Peter,
which part of your changes do fix the problem with updatedable shredding of
large XML documents as reporten in
[ 1811229 ] [ADT] Adding large document, with update support
http://sourceforge.net/tracker/index.php?func=detail&aid=1811229&group_id=56967&atid=482468
?
The new has string function in gdk_atoms.mx or the file descriptor fixes in
gdk_posix.mx?
The former looks for like a performance fix to me --- too many collisions
should only slows the system down, but not copromize its
fucntionallity/correctness, right?
Also with the new string has functions ("too") many collisions can still
occur with certain datasets ...
Stefan
On Sun, Oct 14, 2007 at 08:31:36PM +0000, Stefan Manegold wrote:
> Update of /cvsroot/monetdb/MonetDB/src/gdk
> In directory sc8-pr-cvs16.sourceforge.net:/tmp/cvs-serv15103
>
> Modified Files:
> Tag: MonetDB_1-20
> gdk_atoms.mx gdk_posix.mx
> Log Message:
>
> [checkin on behalf of Peter]
>
> fixing XQuery bug
> [ 1811229 ] [ADT] Adding large document, with update support
> http://sourceforge.net/tracker/index.php?func=detail&aid=1811229&group_id=56967&atid=482468
>
> gdk_atoms.mx:
> - hash collisions in strings that consists of digits only (a common case!)

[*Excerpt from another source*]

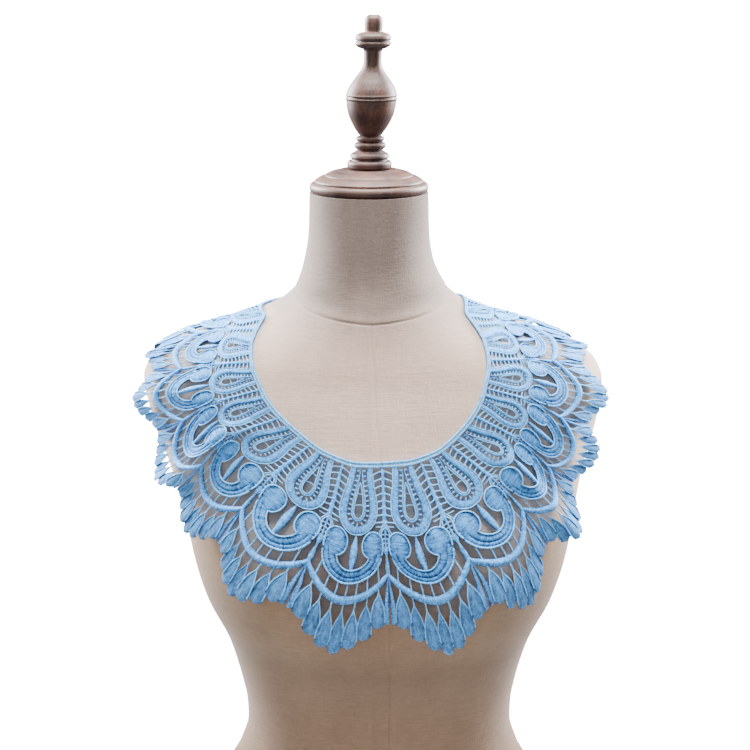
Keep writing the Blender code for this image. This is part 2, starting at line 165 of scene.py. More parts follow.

> we now use a fast derivative of the Bob Jenkins function from now on
>
> Really bad collisions, in case of the 20GB document of the bug report,
> shredding took 8 hours before, 1 hour after this change.
>
> NOTE: this change affects the binary format (string heaps) and all product
> families, as the hash function is a compiled-in macro!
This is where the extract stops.